Task objective →
Present the data once more in exactly its original form.

Recorded information →
>>>

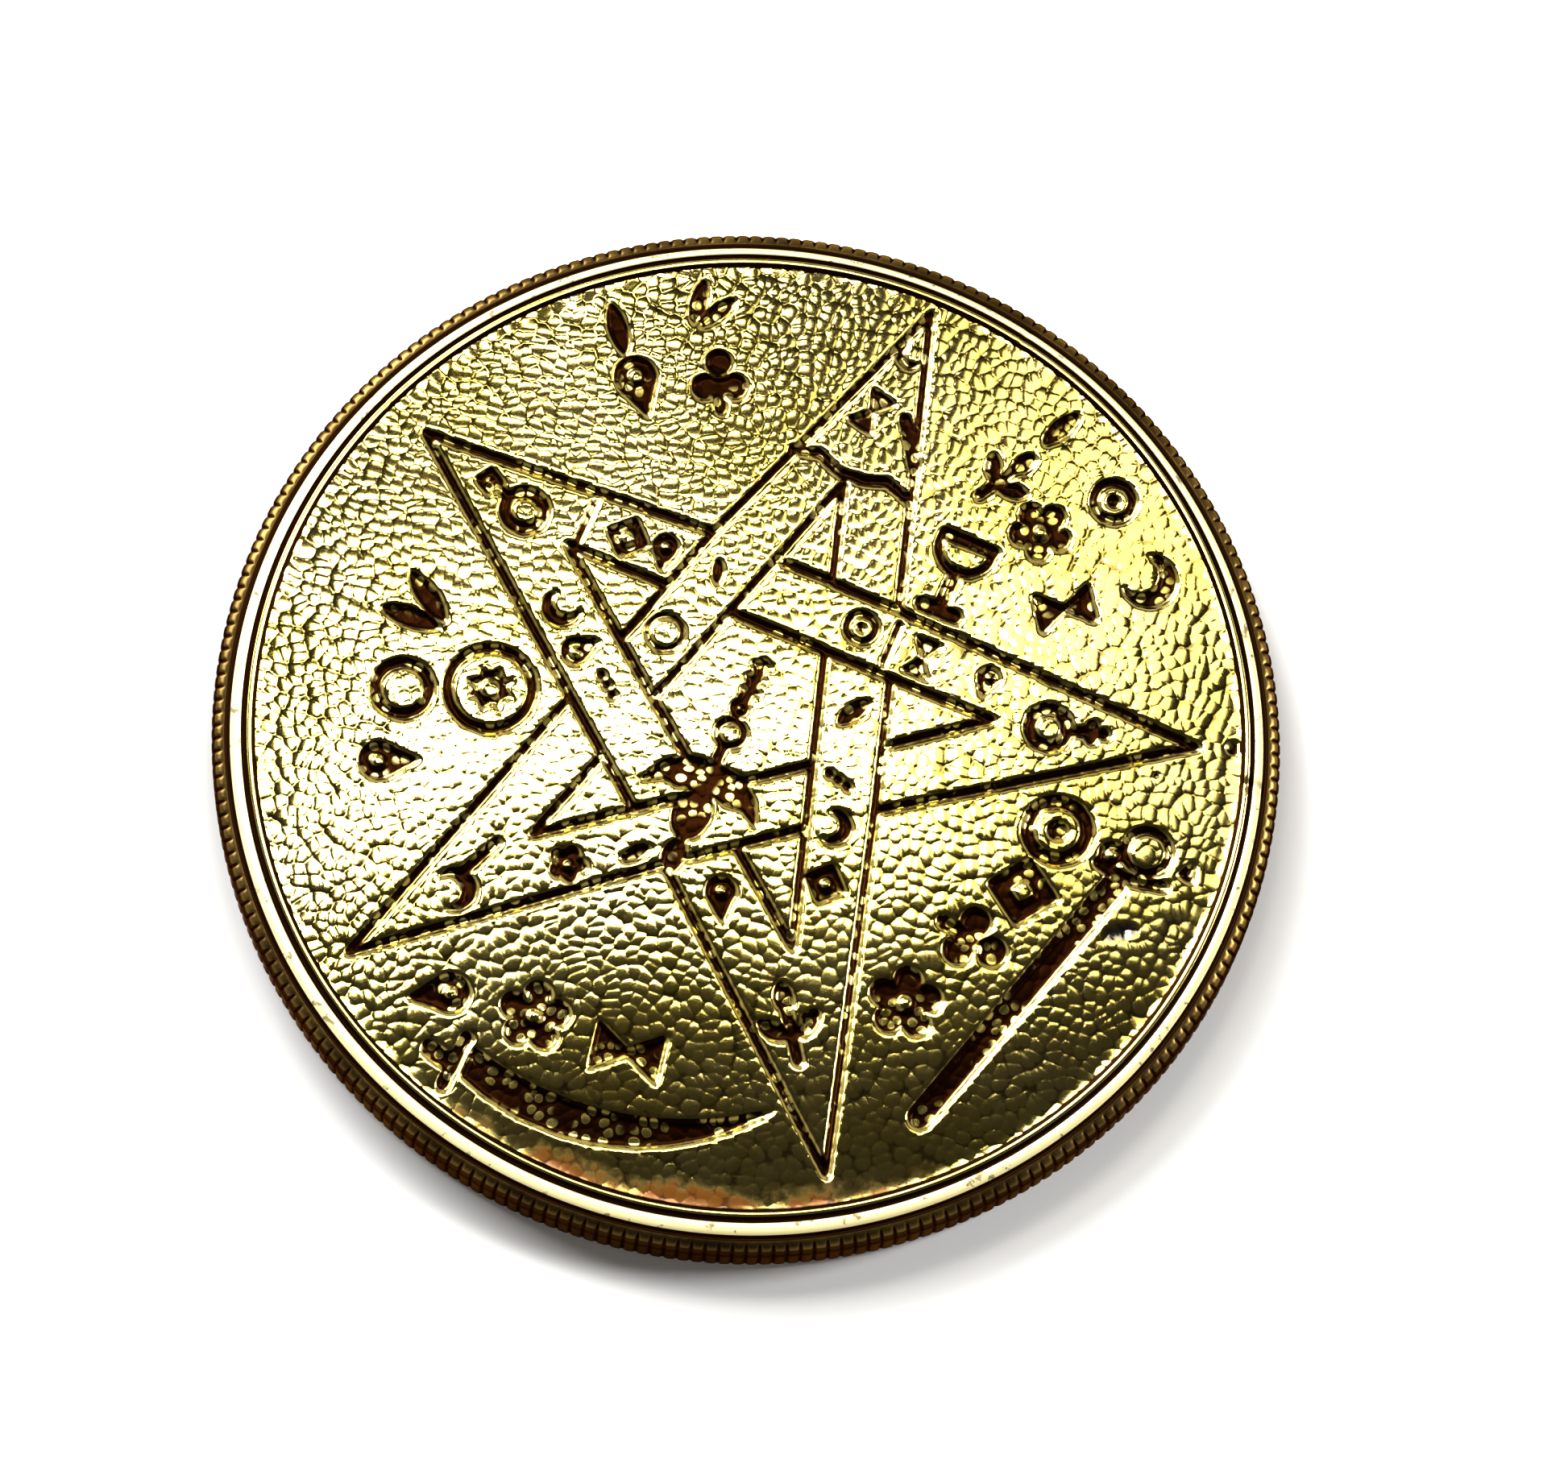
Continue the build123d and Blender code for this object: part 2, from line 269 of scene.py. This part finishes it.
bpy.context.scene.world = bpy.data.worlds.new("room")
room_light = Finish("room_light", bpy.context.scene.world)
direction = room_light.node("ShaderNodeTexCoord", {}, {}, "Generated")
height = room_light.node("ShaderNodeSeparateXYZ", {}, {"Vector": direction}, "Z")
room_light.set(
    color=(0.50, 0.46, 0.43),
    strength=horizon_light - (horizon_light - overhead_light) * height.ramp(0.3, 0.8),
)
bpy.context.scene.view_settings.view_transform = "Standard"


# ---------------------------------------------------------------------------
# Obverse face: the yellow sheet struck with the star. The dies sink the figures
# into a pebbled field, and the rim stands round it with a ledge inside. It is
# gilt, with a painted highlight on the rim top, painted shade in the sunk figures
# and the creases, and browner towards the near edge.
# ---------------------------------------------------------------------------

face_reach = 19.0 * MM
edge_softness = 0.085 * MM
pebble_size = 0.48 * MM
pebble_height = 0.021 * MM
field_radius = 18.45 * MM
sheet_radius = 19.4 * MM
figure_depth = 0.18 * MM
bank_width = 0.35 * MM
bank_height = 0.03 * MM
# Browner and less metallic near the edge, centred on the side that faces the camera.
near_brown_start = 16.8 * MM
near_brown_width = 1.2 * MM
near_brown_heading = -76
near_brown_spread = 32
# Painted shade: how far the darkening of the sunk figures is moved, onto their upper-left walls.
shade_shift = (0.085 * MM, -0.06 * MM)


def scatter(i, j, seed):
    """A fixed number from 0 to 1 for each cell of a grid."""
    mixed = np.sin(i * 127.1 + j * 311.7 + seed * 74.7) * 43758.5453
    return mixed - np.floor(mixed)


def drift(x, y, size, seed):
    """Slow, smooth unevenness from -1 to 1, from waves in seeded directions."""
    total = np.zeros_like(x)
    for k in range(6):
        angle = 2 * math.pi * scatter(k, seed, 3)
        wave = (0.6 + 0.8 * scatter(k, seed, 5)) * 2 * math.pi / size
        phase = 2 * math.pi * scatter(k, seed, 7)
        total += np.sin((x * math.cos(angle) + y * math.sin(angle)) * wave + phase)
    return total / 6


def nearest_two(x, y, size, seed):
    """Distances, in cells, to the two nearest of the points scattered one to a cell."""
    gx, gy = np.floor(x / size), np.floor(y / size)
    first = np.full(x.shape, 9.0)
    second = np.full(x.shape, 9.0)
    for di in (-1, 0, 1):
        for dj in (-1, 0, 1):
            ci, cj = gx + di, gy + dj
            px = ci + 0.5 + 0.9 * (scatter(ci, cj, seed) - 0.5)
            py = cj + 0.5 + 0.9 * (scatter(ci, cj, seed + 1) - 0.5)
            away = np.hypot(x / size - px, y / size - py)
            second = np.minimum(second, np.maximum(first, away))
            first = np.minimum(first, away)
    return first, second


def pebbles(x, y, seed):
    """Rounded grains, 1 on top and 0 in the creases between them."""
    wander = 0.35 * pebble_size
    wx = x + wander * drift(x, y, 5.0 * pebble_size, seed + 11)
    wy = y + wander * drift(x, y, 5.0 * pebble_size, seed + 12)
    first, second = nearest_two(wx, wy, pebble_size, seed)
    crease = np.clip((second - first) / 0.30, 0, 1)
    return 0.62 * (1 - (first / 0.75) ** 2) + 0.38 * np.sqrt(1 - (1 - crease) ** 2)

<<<

The result →
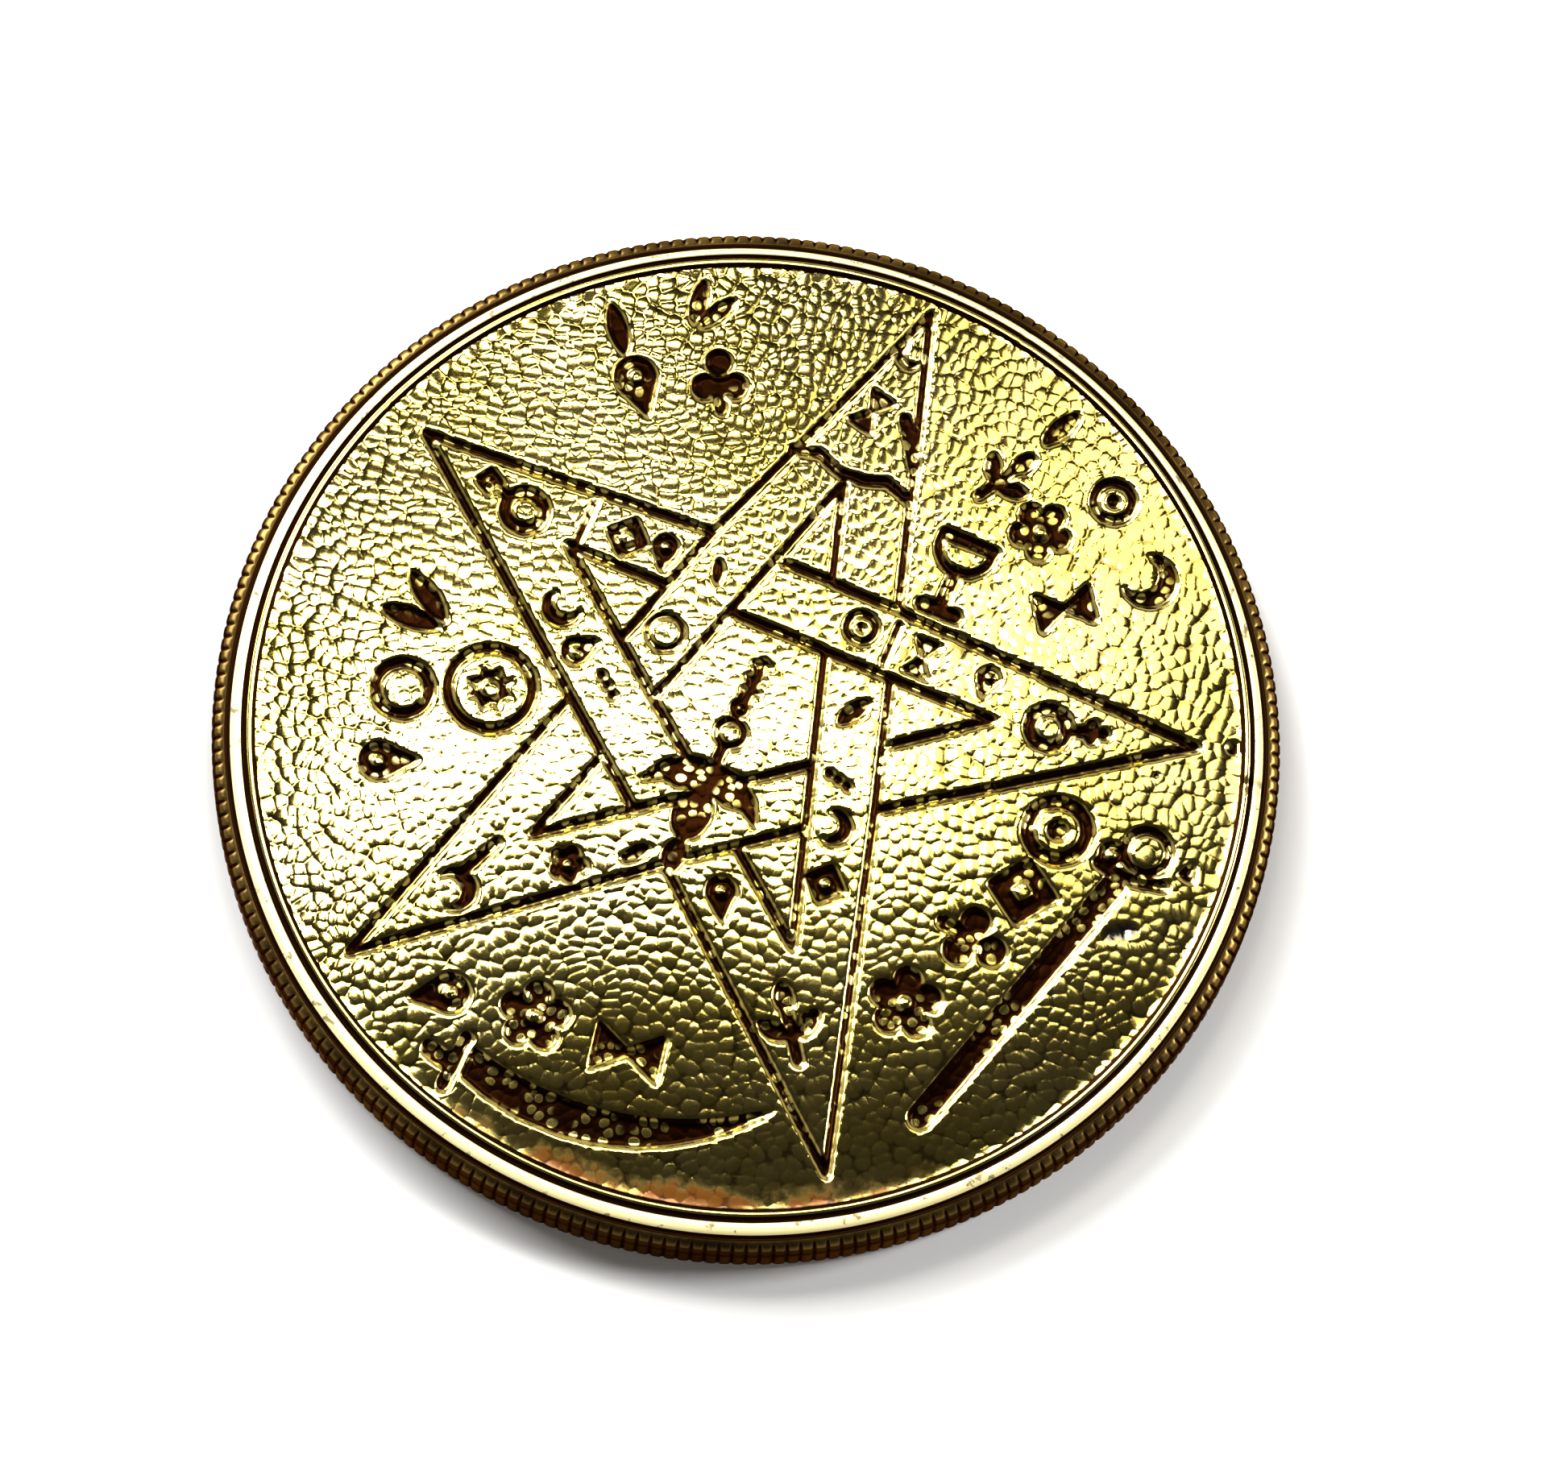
Continue the build123d and Blender code for this object: part 2, from line 269 of scene.py. This part finishes it.
bpy.context.scene.world = bpy.data.worlds.new("room")
room_light = Finish("room_light", bpy.context.scene.world)
direction = room_light.node("ShaderNodeTexCoord", {}, {}, "Generated")
height = room_light.node("ShaderNodeSeparateXYZ", {}, {"Vector": direction}, "Z")
room_light.set(
    color=(0.50, 0.46, 0.43),
    strength=horizon_light - (horizon_light - overhead_light) * height.ramp(0.3, 0.8),
)
bpy.context.scene.view_settings.view_transform = "Standard"


# ---------------------------------------------------------------------------
# Obverse face: the yellow sheet struck with the star. The dies sink the figures
# into a pebbled field, and the rim stands round it with a ledge inside. It is
# gilt, with a painted highlight on the rim top, painted shade in the sunk figures
# and the creases, and browner towards the near edge.
# ---------------------------------------------------------------------------

face_reach = 19.0 * MM
edge_softness = 0.085 * MM
pebble_size = 0.48 * MM
pebble_height = 0.021 * MM
field_radius = 18.45 * MM
sheet_radius = 19.4 * MM
figure_depth = 0.18 * MM
bank_width = 0.35 * MM
bank_height = 0.03 * MM
# Browner and less metallic near the edge, centred on the side that faces the camera.
near_brown_start = 16.8 * MM
near_brown_width = 1.2 * MM
near_brown_heading = -76
near_brown_spread = 32
# Painted shade: how far the darkening of the sunk figures is moved, onto their upper-left walls.
shade_shift = (0.085 * MM, -0.06 * MM)


def scatter(i, j, seed):
    """A fixed number from 0 to 1 for each cell of a grid."""
    mixed = np.sin(i * 127.1 + j * 311.7 + seed * 74.7) * 43758.5453
    return mixed - np.floor(mixed)


def drift(x, y, size, seed):
    """Slow, smooth unevenness from -1 to 1, from waves in seeded directions."""
    total = np.zeros_like(x)
    for k in range(6):
        angle = 2 * math.pi * scatter(k, seed, 3)
        wave = (0.6 + 0.8 * scatter(k, seed, 5)) * 2 * math.pi / size
        phase = 2 * math.pi * scatter(k, seed, 7)
        total += np.sin((x * math.cos(angle) + y * math.sin(angle)) * wave + phase)
    return total / 6


def nearest_two(x, y, size, seed):
    """Distances, in cells, to the two nearest of the points scattered one to a cell."""
    gx, gy = np.floor(x / size), np.floor(y / size)
    first = np.full(x.shape, 9.0)
    second = np.full(x.shape, 9.0)
    for di in (-1, 0, 1):
        for dj in (-1, 0, 1):
            ci, cj = gx + di, gy + dj
            px = ci + 0.5 + 0.9 * (scatter(ci, cj, seed) - 0.5)
            py = cj + 0.5 + 0.9 * (scatter(ci, cj, seed + 1) - 0.5)
            away = np.hypot(x / size - px, y / size - py)
            second = np.minimum(second, np.maximum(first, away))
            first = np.minimum(first, away)
    return first, second


def pebbles(x, y, seed):
    """Rounded grains, 1 on top and 0 in the creases between them."""
    wander = 0.35 * pebble_size
    wx = x + wander * drift(x, y, 5.0 * pebble_size, seed + 11)
    wy = y + wander * drift(x, y, 5.0 * pebble_size, seed + 12)
    first, second = nearest_two(wx, wy, pebble_size, seed)
    crease = np.clip((second - first) / 0.30, 0, 1)
    return 0.62 * (1 - (first / 0.75) ** 2) + 0.38 * np.sqrt(1 - (1 - crease) ** 2)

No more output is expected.